Edge: A New Beginning - Story Structure: A New Beginning is really straightforward: Billy gets adopted by his uncle-by-marriage, Dr. Sivana, than he gets the powers of Captain Marvel, Black Adam shows up, fights ensue. The New 52 is rough going because Billy's a bit of a douchebag to start it off, and while that should be irrelevant if you're reading the story in one go, if you're buying that month by month, what incentive do you have to keep going with a story if you don't like the main character, even if you're aware that his growth is the point and it may pay off eventually?
Edge: A New Beginning - The Marvel Family: There is no Marvel Family in A New Beginning. The New 52 has a Marvel Family, and it's huge.
Edge: The New 52 - Most Movie Potential: Here's the thing. If you're Hollywood and you want to take an existing comic book story and make that your script for a Shazam movie, you're picking one of these two. Live-action stuff grounds the story pretty much all the time, and there's nothing wrong with that. So, given that, which one of these two is it picking? And between the two, I'm going with A New Beginning. It has all the elements Hollywood needs — a sympathetic hero (Billy is a victim from the start, while New 52 Billy is unlikable), an easy-to-understand pair of villains (Sivana, Billy's uncle, is the one who brings Black Adam to Earth), comic relief that's played serious when needed (Uncle Dudley beats Sivana up at one point), and it spotlights exactly one hero. The Marvel Family probably show up in the sequel.
Final Edge: A New Beginning
3. The Monster Society of Evil
Really, on paper, this should have been #1. Jeff Smith, cartoonist of the much-beloved Bone, getting his hands on the Big Red Cheese? It's great! And this story is great, and has just the right twists to it. Billy and Cap are different people, who are able to take on different forms at the Rock of Eternity. Tawky Tawny is a spirit animal. Mary Marvel is a young kid, stays the same age, and has powers that Cap doesn't have. Aside from some slight datedness (Sivana's role is straight-up reminiscent of the War on Terror), there's really nothing to complain about. It would have easily been number one in any list that was made before December 2014.
2. Multiversity: Thunderworld
And Multiversity's Thunderworld Adventures, by Grant Morrison and Cameron Stewart, would have easily been number one as well on any list that was made before April 2015, meaning it had an unofficial four-month span as the best Captain Marvel story post-1955. That's the shortest reign among our champions, if you want to imagine that I was making this list as these books were coming out and adjusting them as they went along.
Morrison and Stewart just nailed the Marvels, with larger-than-life threats (what's deadlier than a multiversal army of Sivanas, one of whom harnesses the magic lightning), out-of-this-world abilities (time travel plays a part), and just enough levity to remind us we're having fun (Captain Marvel Jr. tricks Georgia Sivana by flirting with her).
Really, I'd have called this one perfect, and I'd be gloating about this article I wrote years ago more, if this next one hadn't come out.
1. Convergence
I love this so much.

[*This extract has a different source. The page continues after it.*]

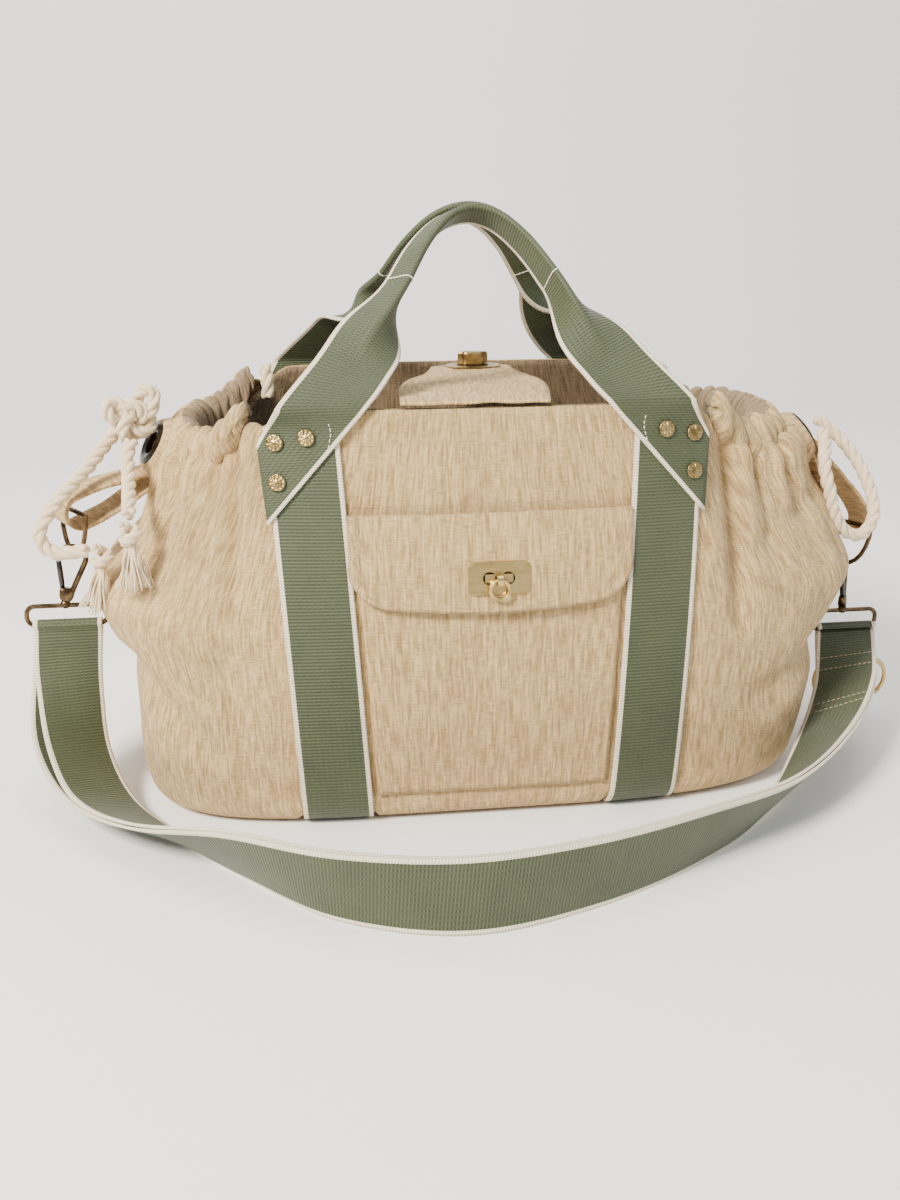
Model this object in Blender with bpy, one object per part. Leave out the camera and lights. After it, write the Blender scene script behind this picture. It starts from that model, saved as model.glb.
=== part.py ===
"""Soft duffel bag: linen body on a flat base, webbing bands and handles, a flap pocket with a
clasp, a top tab with a turn lock, gathered rope ends and a doubled shoulder strap on snap hooks.
X runs along the bag, -Y is the pocket side, +Z is up, and the origin is under the base's middle."""
import math

import bmesh
import bpy
from mathutils import Matrix, Vector

# ---------------------------------------------------------------- driving dimensions, metres
GAP = 0.0003                  # clearance between neighbouring solids
RIM = 0.236                   # height of the front and back rims
BASE_ROUND = 0.014            # radius where the walls turn into the base
WALL = 0.0022                 # outer fabric with its backing
LINING = 0.0010
LINING_GAP = WALL + 0.0015    # the lining hangs just inside the outer fabric
WEB_WIDTH = 0.040
WEB_THICK = 0.0017
BAND_GAP = 0.0008
BAND_LIFT = BAND_GAP + WEB_THICK   # the base rides up this far where a band passes under it
LIFT_FADE = 0.060             # height at which that lift has gone
BAND_X_LOW, BAND_X_HIGH = 0.089, 0.103   # middle of a band, at the base and at the rim
BAND_TOP = 0.222              # where a band ends, under its handle foot
# half size of the body at each height: (height, towards -X, towards +X, towards the front)
BODY = [(0.000, 0.200, 0.203, 0.1135), (0.030, 0.205, 0.211, 0.1145), (0.075, 0.206, 0.221, 0.1120),
        (0.120, 0.216, 0.231, 0.1070), (0.160, 0.196, 0.224, 0.1005), (0.200, 0.183, 0.200, 0.0935),
        (0.236, 0.171, 0.182, 0.0865)]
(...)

So, so much. Everything I said about Multiversity: Thunderworld? It's all true for this two-issue mini by Jeff Parker and Evan Shaner, and it's better. I can't quite pinpoint out what makes it better, though. The best I can do is that it's a little bit more all-out — every entrance is momentous, and there are so many fist-pumping moments. The first time Billy calls the lightning down, a splash page is given to him just turning into Captain Marvel, and I'm pretty sure I yelled out "Yeah!" while reading it (which, for context, doesn't happen a lot of the time). As fun as Multiversity was, there's still something a bit too cerebral about it. But this one was, while clearly well thought out, put the sense of wonder and the sense of awe ahead of everything else. And if I could pick any team from this list to continue what they were doing, I'd pick Parker and Shaner. Easily.

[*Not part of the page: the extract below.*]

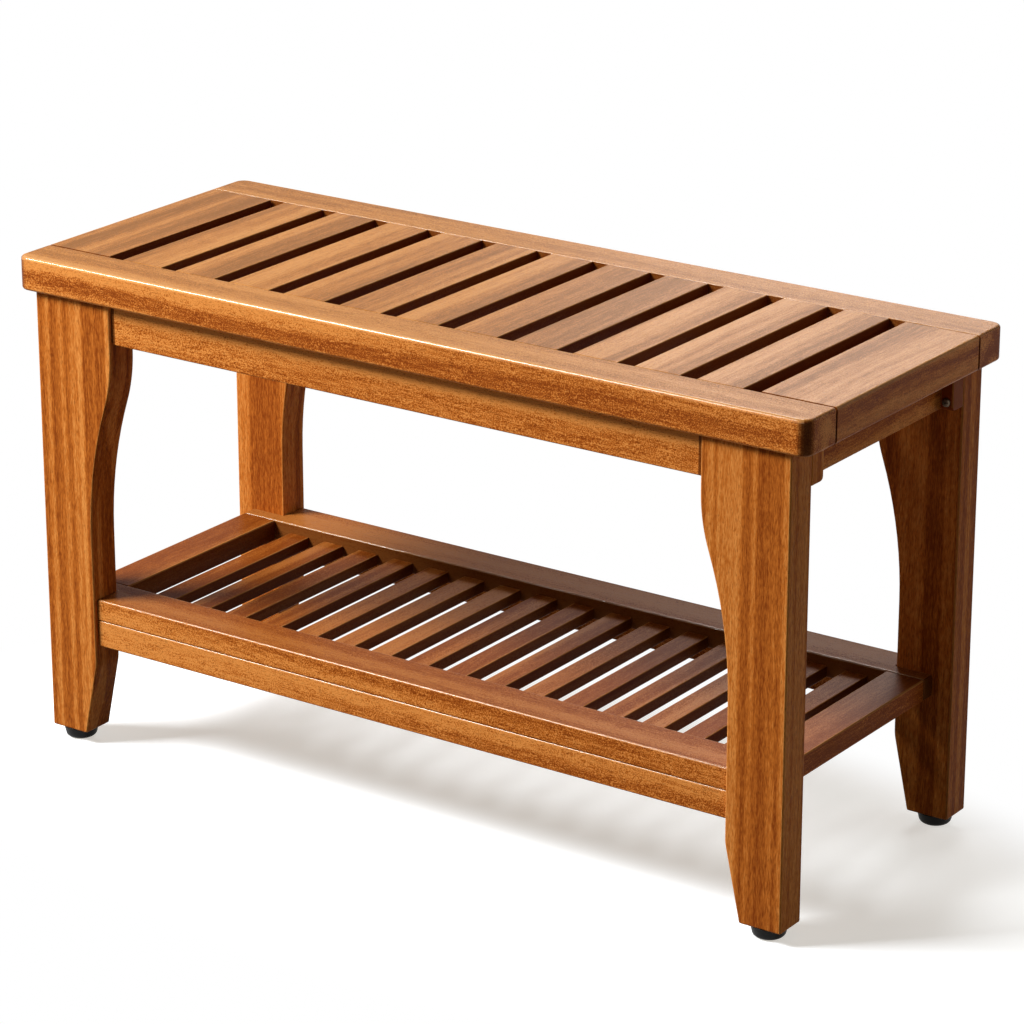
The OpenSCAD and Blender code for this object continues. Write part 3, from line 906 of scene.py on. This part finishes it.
def makeScrew(length):
    # points up, with the underside of its head at the origin
    shape = screwShape
    straightRun = length - shape["tipLength"]
    screw = addRound("screw", onAxis(zAxis, straightRun / 2), shape["shankRadius"], straightRun,
                     shape["shankSides"])
    pick(screw, "FACE", lambda f: near(middle(f).z, straightRun))
    bpy.ops.mesh.extrude_region_move(TRANSFORM_OT_translate={"value": (0, 0, shape["tipLength"])})
    bpy.ops.transform.resize(value=(shape["tipShare"], shape["tipShare"], 1),
                             center_override=(0, 0, length))
    leaveEditing()
    crown = onAxis(zAxis, -shape["headHeight"])
    head = addRound("head", crown / 2, shape["headRadius"], shape["headHeight"])
    roundEdges(head, lambda e: level(e, crown.z), shape["headRound"], shape["headSteps"])
    reach = Vector((shape["slotRun"], shape["slotWidth"], 2 * shape["slotDepth"])) / 2
    for size in (reach, Vector((reach.y, reach.x, reach.z))):
        cutAway(head, addBlock("slot", crown - size, crown + size))
    screw = joinPieces([screw, head])
    bpy.ops.object.shade_smooth_by_angle(angle=smoothAngle)
    return screw


def placeScrews(node, length, seats):
    # seats are (place, turn about X) pairs
    pattern = makeScrew(length)
    screws = [copyPiece(pattern, "screw", move=place, turn=(turn, 0, 0)) for place, turn in seats]
    bpy.data.objects.remove(pattern, do_unlink=True)
    group = joinPieces(screws)
    group.name = group.data.name = pieceName(node)
    fitPiece(group, node, steel)


def seated(places, rise):
    return [(place + onAxis(zAxis, rise), 0) for place in places]


cleatSeats = []
for corner in corners:
    low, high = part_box(corner + "_cleat")
    inner, turn = (low.y, -math.pi / 2) if low.y > 0 else (high.y, math.pi / 2)
    rise = low.z + 2 * screwShape["headRadius"]
    cleatSeats.append((Vector(((low.x + high.x) / 2, inner, rise)), turn))
apronNodes = [name for node, (twin, acrossAxis, finish) in aprons.items() for name in (node, twin)]
apronPlaces = [place for node in apronNodes for place in apronScrewPlaces(node)]
stretcherPlaces = [place for node in ("front_stretcher", "back_stretcher")
                   for place in screwsAlongMiddle(node, shelfShape["screwPitch"])]
footPlaces = [underMiddle(corner + "_foot") for corner in corners]
placeScrews("cleat_screws", screwShape["cleatLength"], cleatSeats)
placeScrews("seat_screws", screwShape["seatLength"], seated(apronPlaces, apronShape["counterboreDepth"]))
placeScrews("stretcher_screws", screwShape["stretcherLength"],
            seated(stretcherPlaces, shelfShape["counterboreDepth"]))
placeScrews("foot_screws", screwShape["footLength"], seated(footPlaces, footShape["recessDepth"]))
for node in ("frame_dowels", "shelf_dowels"):
    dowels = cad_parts[node]
    dowels.data.materials.clear()
    dowels.data.materials.append(beech)
print("screws and dowels done")


studio = {
    "floorSize": 60.0, "floorColour": (0.62, 0.67, 0.73, 1), "floorGlow": (0.55, 0.522, 0.48, 1),
    "spotPlace": (0.08, -0.08, 0), "spotReach": (0.55, 0.28, 1), "fadeStart": 0.85, "fadeEnd": 1.2,
    "white": (1, 1, 1, 1), "ambient": 0.05, "bounce": (0.16, 0.16, 0.16, 1), "lampAim": (0, 0, 0.3),
}
lamps = {
    "key": {"place": (-2.11, -1.69, 2.9), "size": (1.3, 1.3), "power": 290, "colour": (1, 0.98, 0.95)},
    "fill": {"place": (1.5, 1.4, 0.8), "size": (1.1, 0.8), "power": 6.9, "colour": (1, 0.97, 0.92)},
    "back": {"place": (-1.0, 2.9, 1.9), "size": (1.5, 0.8), "power": 41, "colour": (1, 0.97, 0.93)},
}


def emptyTree(owner):
    owner.use_nodes = True
    owner.node_tree.nodes.clear()
    return owner.node_tree


def seenByEye(tree):
    # 1 for rays that show the background: from the camera, a reflection or a clear piece
    path = addNode(tree, "ShaderNodeLightPath")
    shown = calculate(tree, "MAXIMUM", (path, "Is Camera Ray"), (path, "Is Glossy Ray"))
    return calculate(tree, "MAXIMUM", shown, (path, "Is Transmission Ray"))


def makeFloor():
    # pale with the bench's shadow near it, white further off, and dimmer for the light it throws back
    finish = bpy.data.materials.new("studioFloor")
    tree = emptyTree(finish)
    dim = addNode(tree, "ShaderNodeBsdfDiffuse", {"Color": studio["bounce"]})
    pale = addNode(tree, "ShaderNodeBsdfDiffuse", {"Color": studio["floorColour"]})
    glow = addNode(tree, "ShaderNodeEmission", {"Color": studio["floorGlow"], "Strength": 1})
    white = addNode(tree, "ShaderNodeEmission", {"Color": studio["white"], "Strength": 1})
    shaded = feedAll(tree, addNode(tree, "ShaderNodeAddShader"), (pale, glow))
    spot = addNode(tree, "ShaderNodeMapping",
                   {"Location": studio["spotPlace"], "Scale": studio["spotReach"]}, vector_type="TEXTURE")
    feed(tree, objectPlace(tree), spot, "Vector")
    distance = calculateVector(tree, "LENGTH", spot), "Value"
    fade = spread(tree, distance, studio["fadeStart"], studio["fadeEnd"])
    shown = mixShaders(tree, fade, shaded, white)
    whole = mixShaders(tree, seenByEye(tree), dim, shown)
    feed(tree, whole, addNode(tree, "ShaderNodeOutputMaterial"), "Surface")
    bpy.ops.object.select_all(action="DESELECT")
    bpy.ops.mesh.primitive_plane_add(size=studio["floorSize"])
    floor = bpy.context.object
    floor.name = "floor"
    floor.data.materials.append(finish)


def makeWorld():
    # white to the eye, and a low even light on the bench
    world = bpy.data.worlds.new("studioWorld")
    bpy.context.scene.world = world
    tree = emptyTree(world)
    soft = addNode(tree, "ShaderNodeBackground", {"Color": studio["white"], "Strength": studio["ambient"]})
    white = addNode(tree, "ShaderNodeBackground", {"Color": studio["white"], "Strength": 1})
    both = mixShaders(tree, seenByEye(tree), soft, white)
    feed(tree, both, addNode(tree, "ShaderNodeOutputWorld"), "Surface")


def addLamp(name, lamp):
    bpy.ops.object.select_all(action="DESELECT")
    bpy.ops.object.light_add(type="AREA", location=lamp["place"])
    made = bpy.context.object
    made.name = name + "Lamp"
    made.data.shape = "RECTANGLE"
    made.data.size, made.data.size_y = lamp["size"]
    made.data.energy = lamp["power"]
    made.data.color = lamp["colour"]
    aim = Vector(studio["lampAim"]) - Vector(lamp["place"])
    made.rotation_euler = aim.to_track_quat("-Z", "Y").to_euler()


makeFloor()
makeWorld()
for name, lamp in lamps.items():
    addLamp(name, lamp)

view = {
    "turn": 34.897, "rise": 19.721, "distance": 3.5271,  # degrees, degrees, metres
    "focalPixels": 4009.4, "imagePixels": 1024, "sensor": 36.0,
    "centre": (497.2, 537.6),  # where the middle of the bench's height stands in the photo
}


def placeCamera():
    turn, rise = math.radians(view["turn"]), math.radians(view["rise"])
    ahead = Vector((-math.sin(turn) * math.cos(rise), math.cos(turn) * math.cos(rise), -math.sin(rise)))
    right = Vector((math.cos(turn), math.sin(turn), 0))
    upward = right.cross(ahead)
    pixel = view["distance"] / view["focalPixels"]
    half = view["imagePixels"] / 2
    aim = onAxis(zAxis, seatHeight / 2)
    aim -= right * (view["centre"][0] - half) * pixel
    aim += upward * (view["centre"][1] - half) * pixel
    bpy.ops.object.camera_add(location=aim - ahead * view["distance"],
                              rotation=(math.pi / 2 - rise, 0, turn))
    camera = bpy.context.object
    camera.data.sensor_width = view["sensor"]
    camera.data.lens = view["focalPixels"] * view["sensor"] / view["imagePixels"]
    bpy.context.scene.camera = camera


placeCamera()
bpy.context.scene.view_settings.view_transform = "Standard"
print("studio ready")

Still, it's just great that in a six-month span, we got two Shazam stories that finally, finally, felt like they got it. No matter how much I liked Jeff Smith's run, no matter how fun some of the other stuff on this list was, it didn't feel like anyone really fully got it until Multiversity and Convergence. And that's pretty amazing. Maybe the times are changing. Maybe there's room again, in this world, for the Big Red Cheese and his family.
Let's make it happen, DC!
6 comments:
You did leave out one, and it remains one of my favourites to this day...

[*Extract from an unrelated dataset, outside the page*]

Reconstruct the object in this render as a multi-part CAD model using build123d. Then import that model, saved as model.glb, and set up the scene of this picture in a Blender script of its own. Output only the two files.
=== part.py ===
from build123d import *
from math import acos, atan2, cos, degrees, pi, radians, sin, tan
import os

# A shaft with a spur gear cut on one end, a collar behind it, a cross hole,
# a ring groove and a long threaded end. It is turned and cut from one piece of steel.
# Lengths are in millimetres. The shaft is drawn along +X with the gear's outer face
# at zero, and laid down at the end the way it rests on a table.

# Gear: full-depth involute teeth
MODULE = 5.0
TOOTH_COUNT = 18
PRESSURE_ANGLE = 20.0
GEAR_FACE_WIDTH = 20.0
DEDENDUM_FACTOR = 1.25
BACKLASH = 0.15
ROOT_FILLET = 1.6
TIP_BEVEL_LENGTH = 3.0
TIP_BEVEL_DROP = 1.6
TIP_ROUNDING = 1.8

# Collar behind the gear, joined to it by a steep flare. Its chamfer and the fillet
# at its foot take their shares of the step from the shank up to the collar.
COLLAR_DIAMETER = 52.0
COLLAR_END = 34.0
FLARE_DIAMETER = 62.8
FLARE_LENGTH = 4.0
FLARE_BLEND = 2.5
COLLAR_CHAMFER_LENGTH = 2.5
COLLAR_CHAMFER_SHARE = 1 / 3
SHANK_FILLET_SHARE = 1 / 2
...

The run of Captain Marvel adventures which ran in, I believe, 'Adventure Comics' by E.Nelson Bridwell and Don Newton. Because they were almost all done-in-one short stories, they were able to avoid a lot of the pitfalls of trying to update the old approach to longform continuity.
Also, having recently re-read it, Roy Thomas' 'A New Beginning' read as a lot less dark. The first issue is very dark, but it lightens up considerably from that point. It would have been interesting to see where it had gone from there if, as intended, it has springboarded into an ongoing title.
I didn't even know he had a run in Adventure! That's something to look for at one point, but I guess they split Shazam with other features.
That run was in World's Finest, when it briefly became a dollar/anthology book in the early 80s.
I miss Don Newton. :(
Actually, I tell a lie, it was a back-up in 'World's Finest'. Newton took over as artist for the last two issues of the 'Shazam' title, and the whole creative team moved over to doing 'Shazam' features there. After 'World's Finest' was reduced in size, the final 'Shazam' stories wound up in 'Adventure'... so it was kind of all over the place there for a bit.
Still, Don Newton's art on the Marvel Family was sublime, and E.Nelson Bridwell had a great ear for the Marvels and their adventures.
I'd include Kingdom Come. And possibly Underworld Unleashed.
Thought about it, and some of his appearances in the multiple Earths pre-Crisis, but at the end of the day, those weren't meant to set him up, so I omitted them.